# [Information given]
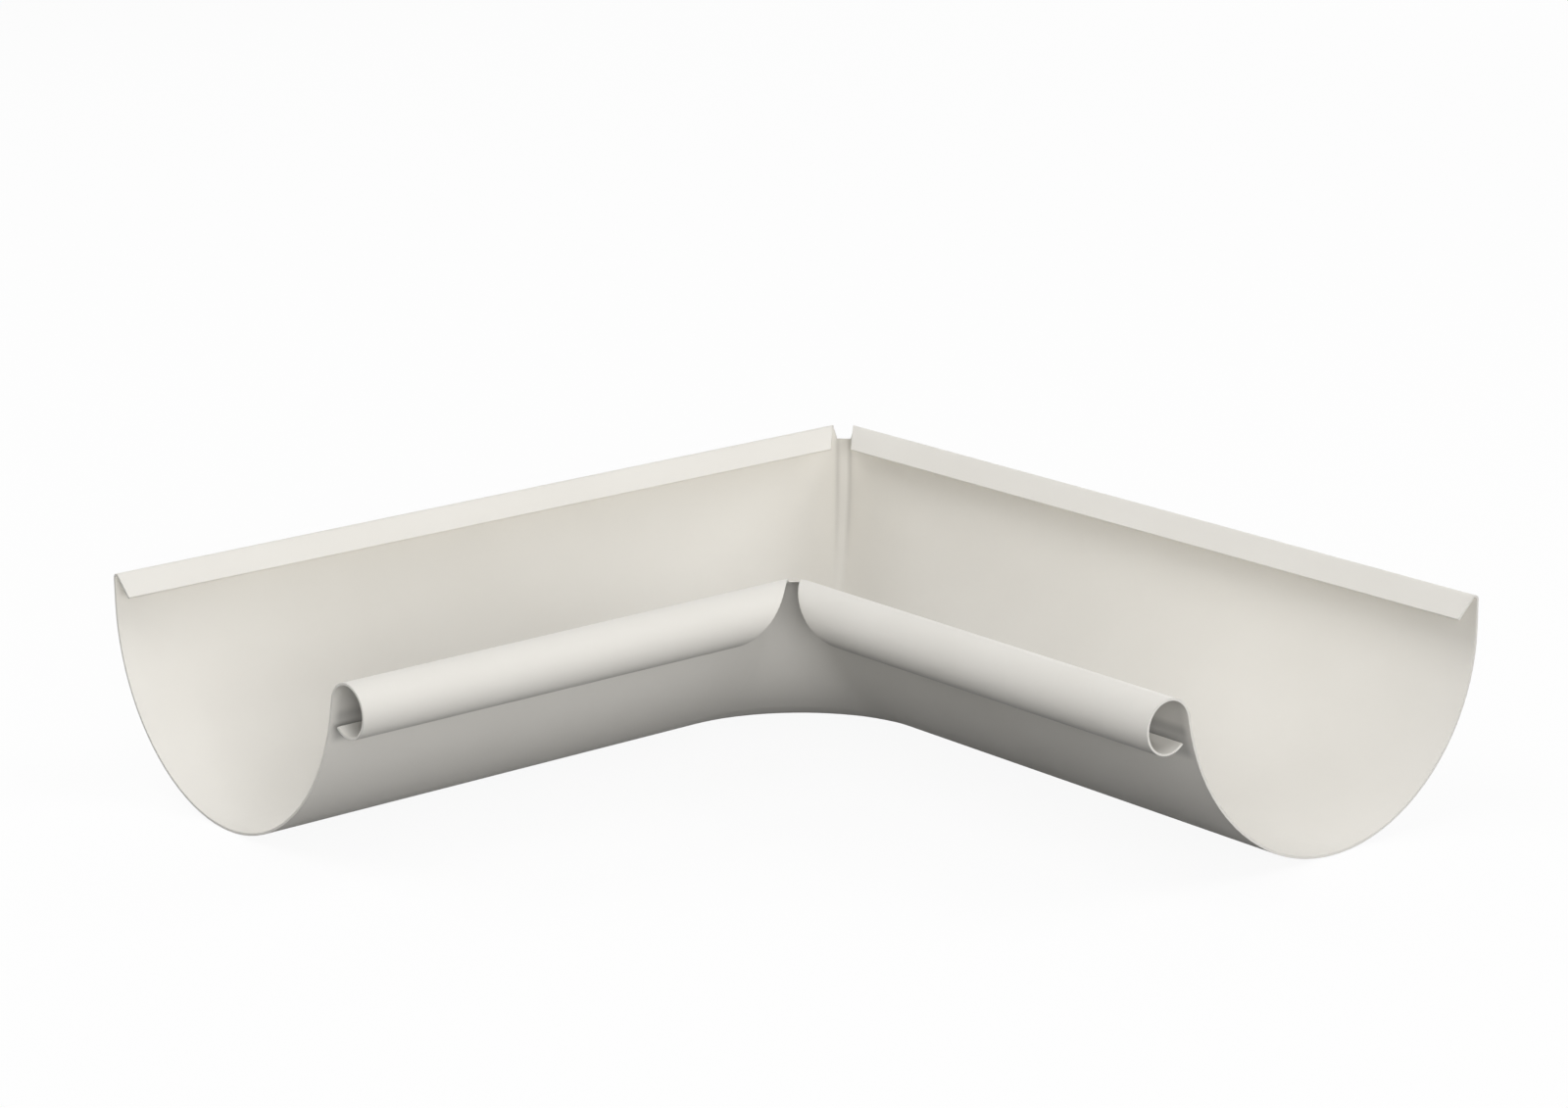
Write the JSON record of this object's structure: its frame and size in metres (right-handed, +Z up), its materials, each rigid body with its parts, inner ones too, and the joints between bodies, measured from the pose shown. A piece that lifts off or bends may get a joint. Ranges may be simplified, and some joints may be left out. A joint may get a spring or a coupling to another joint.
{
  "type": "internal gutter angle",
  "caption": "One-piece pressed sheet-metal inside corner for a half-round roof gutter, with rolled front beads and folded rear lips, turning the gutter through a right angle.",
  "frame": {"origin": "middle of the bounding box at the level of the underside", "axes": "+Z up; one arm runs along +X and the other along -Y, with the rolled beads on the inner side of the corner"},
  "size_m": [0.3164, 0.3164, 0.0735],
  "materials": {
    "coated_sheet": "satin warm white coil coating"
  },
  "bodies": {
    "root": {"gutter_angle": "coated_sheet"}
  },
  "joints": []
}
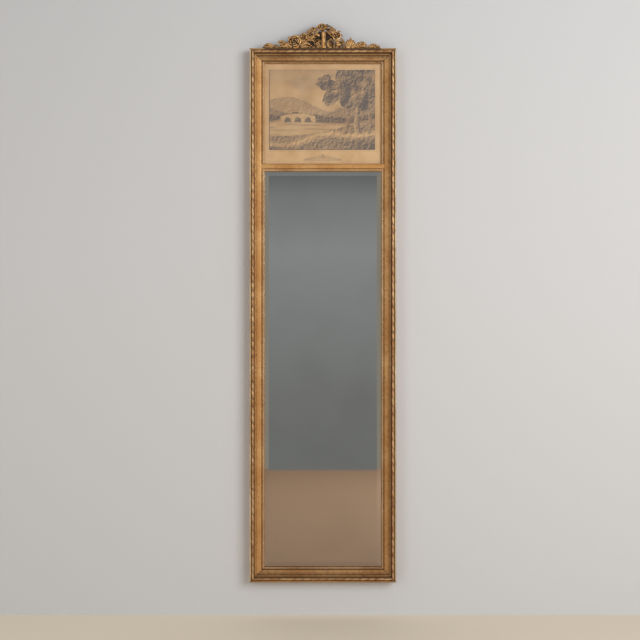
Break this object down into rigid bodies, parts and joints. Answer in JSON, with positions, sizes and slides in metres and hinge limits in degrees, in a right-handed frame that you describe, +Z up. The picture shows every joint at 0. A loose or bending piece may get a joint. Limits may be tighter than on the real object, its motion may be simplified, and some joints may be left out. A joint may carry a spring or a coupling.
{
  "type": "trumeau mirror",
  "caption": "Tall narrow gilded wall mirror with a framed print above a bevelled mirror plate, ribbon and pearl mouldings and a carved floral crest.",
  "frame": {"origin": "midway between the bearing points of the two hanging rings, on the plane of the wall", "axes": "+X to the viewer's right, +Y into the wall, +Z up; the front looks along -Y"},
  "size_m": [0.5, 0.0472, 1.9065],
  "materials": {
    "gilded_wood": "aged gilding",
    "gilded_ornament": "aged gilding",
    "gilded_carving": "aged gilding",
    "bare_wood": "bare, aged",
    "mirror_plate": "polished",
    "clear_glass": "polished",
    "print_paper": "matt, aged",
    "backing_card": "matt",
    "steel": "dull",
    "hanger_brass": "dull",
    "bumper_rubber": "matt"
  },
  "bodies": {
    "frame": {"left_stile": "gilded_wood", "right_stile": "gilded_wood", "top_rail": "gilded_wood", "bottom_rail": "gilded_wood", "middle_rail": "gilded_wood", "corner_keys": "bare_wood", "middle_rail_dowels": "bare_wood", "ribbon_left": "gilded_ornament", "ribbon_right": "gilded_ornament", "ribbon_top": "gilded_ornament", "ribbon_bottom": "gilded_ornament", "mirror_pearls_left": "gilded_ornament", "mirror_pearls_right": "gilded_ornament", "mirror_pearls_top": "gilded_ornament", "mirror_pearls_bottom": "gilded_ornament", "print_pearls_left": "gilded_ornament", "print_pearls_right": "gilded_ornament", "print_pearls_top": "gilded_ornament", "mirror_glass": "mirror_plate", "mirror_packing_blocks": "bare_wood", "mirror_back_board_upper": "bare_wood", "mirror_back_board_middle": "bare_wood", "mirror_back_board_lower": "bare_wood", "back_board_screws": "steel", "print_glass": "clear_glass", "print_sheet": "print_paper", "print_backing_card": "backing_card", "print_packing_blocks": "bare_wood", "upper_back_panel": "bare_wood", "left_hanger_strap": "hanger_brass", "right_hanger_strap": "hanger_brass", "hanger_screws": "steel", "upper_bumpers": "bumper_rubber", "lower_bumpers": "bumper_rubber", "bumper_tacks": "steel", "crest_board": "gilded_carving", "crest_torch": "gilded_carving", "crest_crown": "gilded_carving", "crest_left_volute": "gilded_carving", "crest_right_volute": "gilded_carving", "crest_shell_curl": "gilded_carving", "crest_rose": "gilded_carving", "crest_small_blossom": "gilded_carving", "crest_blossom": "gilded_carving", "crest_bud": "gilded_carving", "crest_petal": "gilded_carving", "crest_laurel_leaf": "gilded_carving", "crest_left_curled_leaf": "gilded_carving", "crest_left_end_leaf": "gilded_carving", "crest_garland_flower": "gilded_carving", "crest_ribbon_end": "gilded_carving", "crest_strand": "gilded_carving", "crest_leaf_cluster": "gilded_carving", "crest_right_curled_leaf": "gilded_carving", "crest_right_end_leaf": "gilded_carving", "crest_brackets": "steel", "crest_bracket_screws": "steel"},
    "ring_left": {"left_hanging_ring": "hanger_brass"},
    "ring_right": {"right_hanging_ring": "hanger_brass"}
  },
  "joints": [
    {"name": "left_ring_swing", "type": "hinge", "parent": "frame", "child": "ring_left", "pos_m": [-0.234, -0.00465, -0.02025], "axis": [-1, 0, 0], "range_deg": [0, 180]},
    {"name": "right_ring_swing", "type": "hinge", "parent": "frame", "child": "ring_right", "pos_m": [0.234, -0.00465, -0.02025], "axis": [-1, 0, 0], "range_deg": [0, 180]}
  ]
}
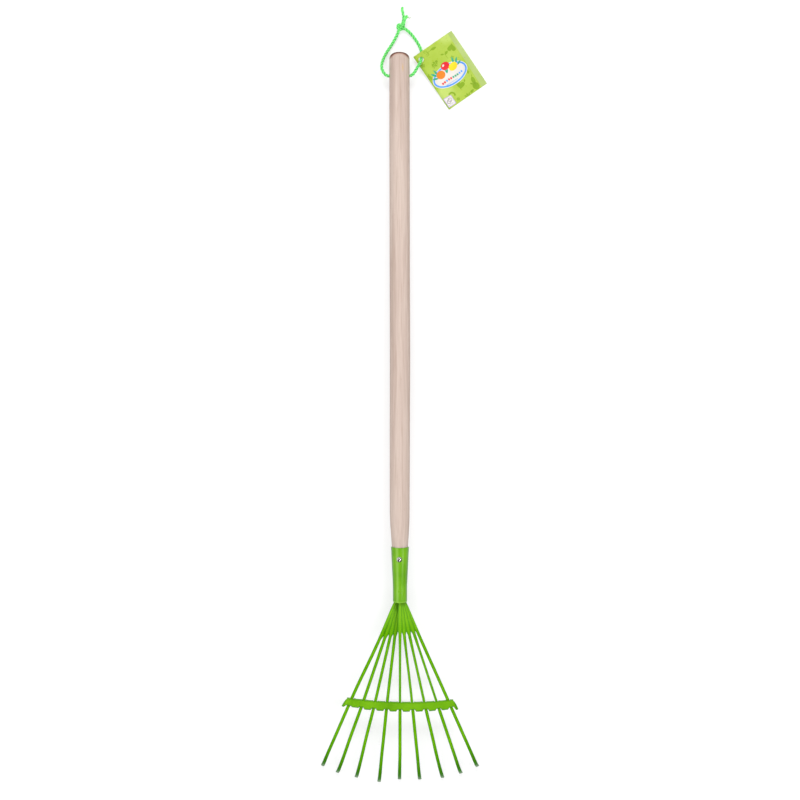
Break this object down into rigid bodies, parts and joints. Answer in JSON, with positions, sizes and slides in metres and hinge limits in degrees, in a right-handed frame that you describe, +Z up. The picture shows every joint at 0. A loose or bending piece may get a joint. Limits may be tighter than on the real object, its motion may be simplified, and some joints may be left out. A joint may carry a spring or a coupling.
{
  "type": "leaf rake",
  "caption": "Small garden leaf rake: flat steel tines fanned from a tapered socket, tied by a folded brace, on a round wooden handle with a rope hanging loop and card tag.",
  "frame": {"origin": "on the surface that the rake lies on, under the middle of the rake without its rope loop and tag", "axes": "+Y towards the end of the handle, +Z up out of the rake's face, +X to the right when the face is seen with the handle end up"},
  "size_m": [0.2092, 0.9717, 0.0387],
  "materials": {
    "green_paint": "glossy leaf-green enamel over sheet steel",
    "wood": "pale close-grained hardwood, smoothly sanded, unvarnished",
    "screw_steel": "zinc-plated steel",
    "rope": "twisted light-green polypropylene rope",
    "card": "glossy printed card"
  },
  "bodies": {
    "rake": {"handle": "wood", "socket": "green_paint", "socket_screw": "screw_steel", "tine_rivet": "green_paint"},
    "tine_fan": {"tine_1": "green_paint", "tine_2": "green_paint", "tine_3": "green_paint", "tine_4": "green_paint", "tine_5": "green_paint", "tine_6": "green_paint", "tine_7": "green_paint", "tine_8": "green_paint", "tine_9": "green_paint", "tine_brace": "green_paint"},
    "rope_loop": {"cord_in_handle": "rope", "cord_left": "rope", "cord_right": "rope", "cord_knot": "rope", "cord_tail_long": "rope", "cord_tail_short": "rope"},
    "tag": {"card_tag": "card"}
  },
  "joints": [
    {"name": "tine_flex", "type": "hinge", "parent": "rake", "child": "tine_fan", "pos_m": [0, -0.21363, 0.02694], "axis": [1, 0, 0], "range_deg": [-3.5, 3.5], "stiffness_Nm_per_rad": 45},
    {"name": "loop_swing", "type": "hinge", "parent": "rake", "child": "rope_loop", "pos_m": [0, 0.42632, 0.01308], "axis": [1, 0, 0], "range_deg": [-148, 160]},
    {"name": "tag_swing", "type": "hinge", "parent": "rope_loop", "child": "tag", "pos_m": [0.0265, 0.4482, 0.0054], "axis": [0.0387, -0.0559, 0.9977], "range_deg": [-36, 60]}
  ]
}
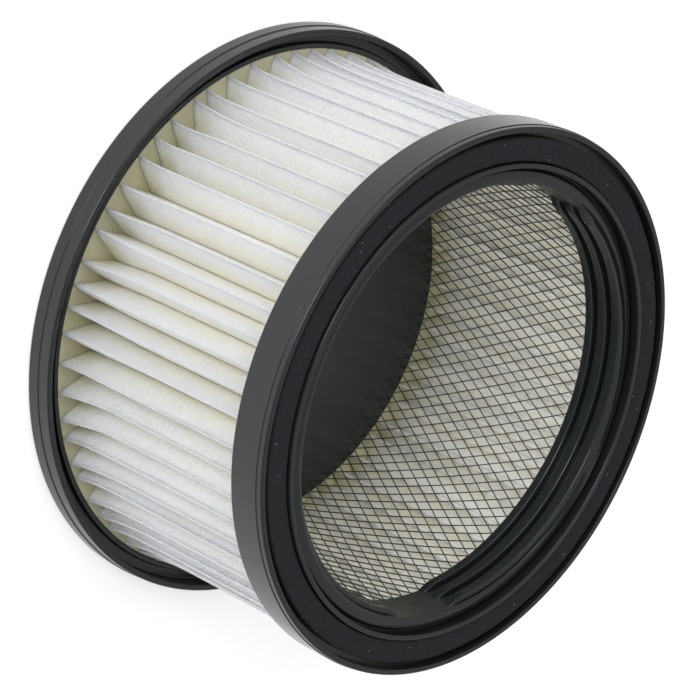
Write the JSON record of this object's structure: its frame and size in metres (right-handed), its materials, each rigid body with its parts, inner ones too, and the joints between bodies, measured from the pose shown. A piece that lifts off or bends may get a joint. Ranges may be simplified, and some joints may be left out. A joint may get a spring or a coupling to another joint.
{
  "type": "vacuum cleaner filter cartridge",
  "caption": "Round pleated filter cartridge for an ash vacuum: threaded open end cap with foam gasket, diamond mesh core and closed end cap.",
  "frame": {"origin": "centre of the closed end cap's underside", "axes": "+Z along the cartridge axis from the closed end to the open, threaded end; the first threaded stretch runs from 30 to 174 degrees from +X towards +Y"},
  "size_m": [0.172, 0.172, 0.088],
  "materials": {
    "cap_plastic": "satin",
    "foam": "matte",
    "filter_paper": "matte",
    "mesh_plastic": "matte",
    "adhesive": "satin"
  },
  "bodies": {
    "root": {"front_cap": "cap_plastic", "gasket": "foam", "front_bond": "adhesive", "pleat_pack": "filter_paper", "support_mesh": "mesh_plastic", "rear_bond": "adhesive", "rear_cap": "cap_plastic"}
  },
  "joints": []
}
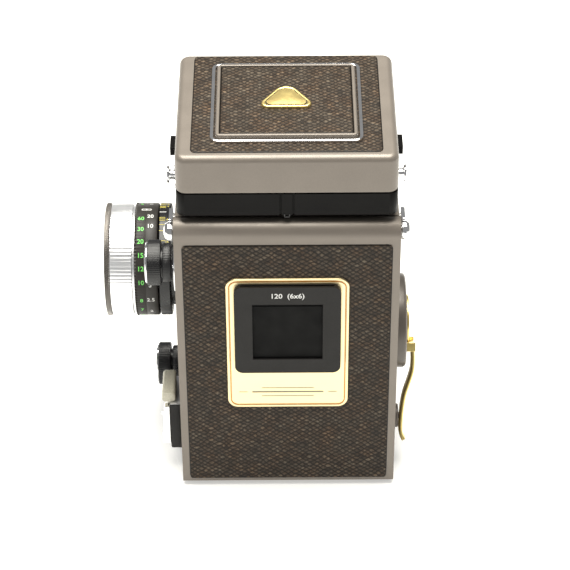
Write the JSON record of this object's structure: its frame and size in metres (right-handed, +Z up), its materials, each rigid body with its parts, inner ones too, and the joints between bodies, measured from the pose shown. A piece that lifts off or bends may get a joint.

# [Directions]
In the records above, return only the line that contains "metres (right-handed), its" and every line after it through the last, exactly as they appear.

# [Output below]
Write the JSON record of this object's structure: its frame and size in metres (right-handed), its materials, each rigid body with its parts, inner ones too, and the joints between bodies, measured from the pose shown. A piece that lifts off or bends may get a joint. Ranges may be simplified, and some joints may be left out. A joint may get a spring or a coupling to another joint.
{
  "type": "vacuum cleaner filter cartridge",
  "caption": "Round pleated filter cartridge for an ash vacuum: threaded open end cap with foam gasket, diamond mesh core and closed end cap.",
  "frame": {"origin": "centre of the closed end cap's underside", "axes": "+Z along the cartridge axis from the closed end to the open, threaded end; the first threaded stretch runs from 30 to 174 degrees from +X towards +Y"},
  "size_m": [0.172, 0.172, 0.088],
  "materials": {
    "cap_plastic": "satin",
    "foam": "matte",
    "filter_paper": "matte",
    "mesh_plastic": "matte",
    "adhesive": "satin"
  },
  "bodies": {
    "root": {"front_cap": "cap_plastic", "gasket": "foam", "front_bond": "adhesive", "pleat_pack": "filter_paper", "support_mesh": "mesh_plastic", "rear_bond": "adhesive", "rear_cap": "cap_plastic"}
  },
  "joints": []
}
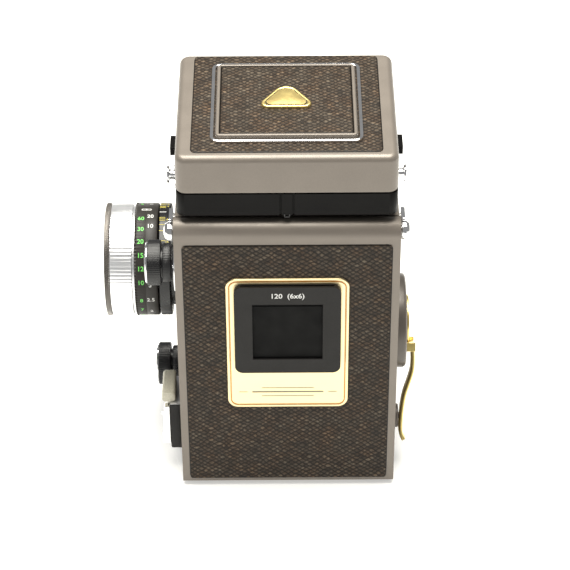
Write the JSON record of this object's structure: its frame and size in metres (right-handed, +Z up), its materials, each rigid body with its parts, inner ones too, and the joints between bodies, measured from the pose shown. A piece that lifts off or bends may get a joint.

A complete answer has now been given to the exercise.